IPO cycle likely to continue as PE reinvests
Kampani said the current IPO cycle is being driven largely by private equity, and expects the loop to continue as capital returned through exits is reinvested into younger firms, leading to more listings.
Market outlook tied to earnings recovery
On market performance, Kampani said index-level gains have lagged because earnings growth has undershot expectations. He pointed to FY25 earnings growth coming in closer to 8–9 percent versus expectations of 15–16 percent, which he said contributed to foreign portfolio investor selling. He added that sustained retail SIP inflows into mutual funds have helped support indices.

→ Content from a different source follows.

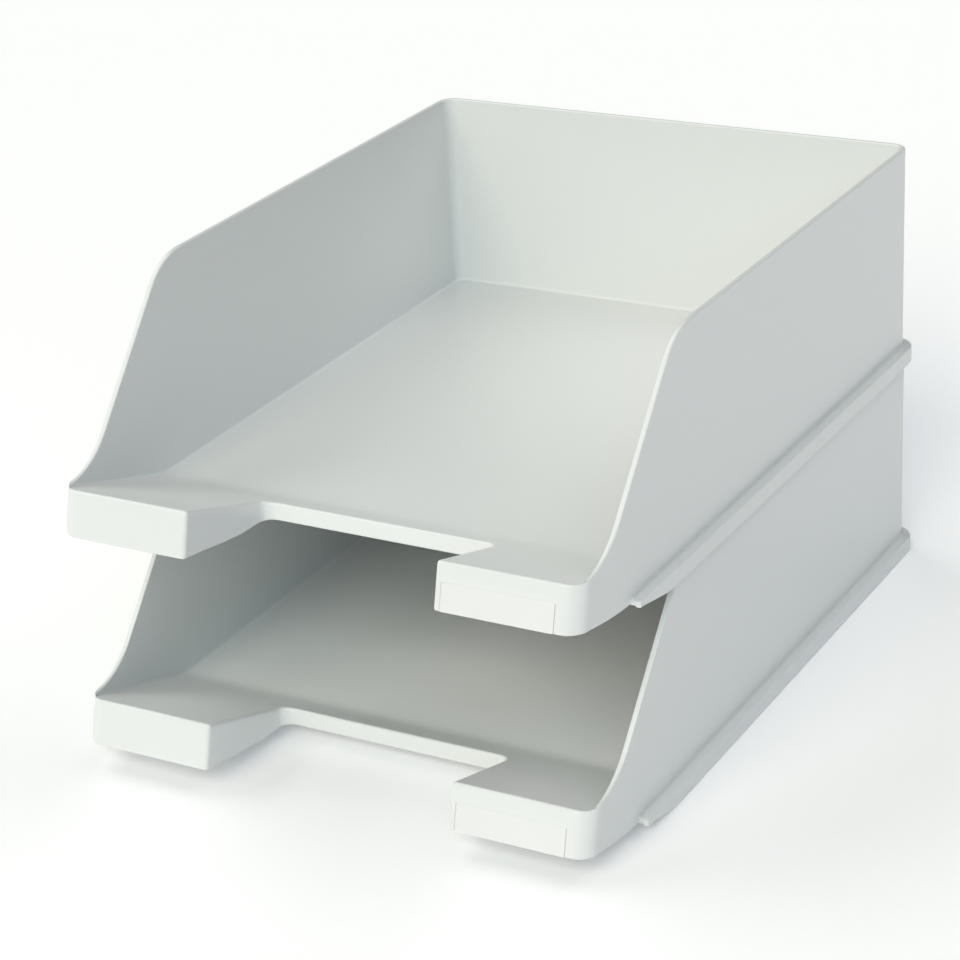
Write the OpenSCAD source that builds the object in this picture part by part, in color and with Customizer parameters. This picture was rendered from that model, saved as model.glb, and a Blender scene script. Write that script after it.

Kampani said he does not see major macro risks for India at present, citing deleveraged corporate balance sheets, strong banks and NBFCs, and nearly $700 billion in forex reserves. He said India’s longer-term growth outlook remains a key draw for global investors.
He expects earnings growth to improve, projecting 14–16 percent growth in FY26–27, which he said should support better market returns.
JM Financial flags record pipeline, NSE among big-ticket IPOs
Looking ahead, Kampani said JM Financial is handling its largest-ever IPO pipeline, with about Rs 1.2 lakh crore of filed issues. He estimated the broader market could see Rs 3–4 lakh crore of transactions, adding that IPO fundraising this year has already reached Rs 1.52 lakh crore, above last year’s Rs 1.54–1.55 lakh crore.
Kampani said next year’s fundraising could potentially double if several large offerings proceed. Among the upcoming deals, he highlighted the National Stock Exchange listing as a major potential issue. “That will be a very large and a very exciting IPO,” he said.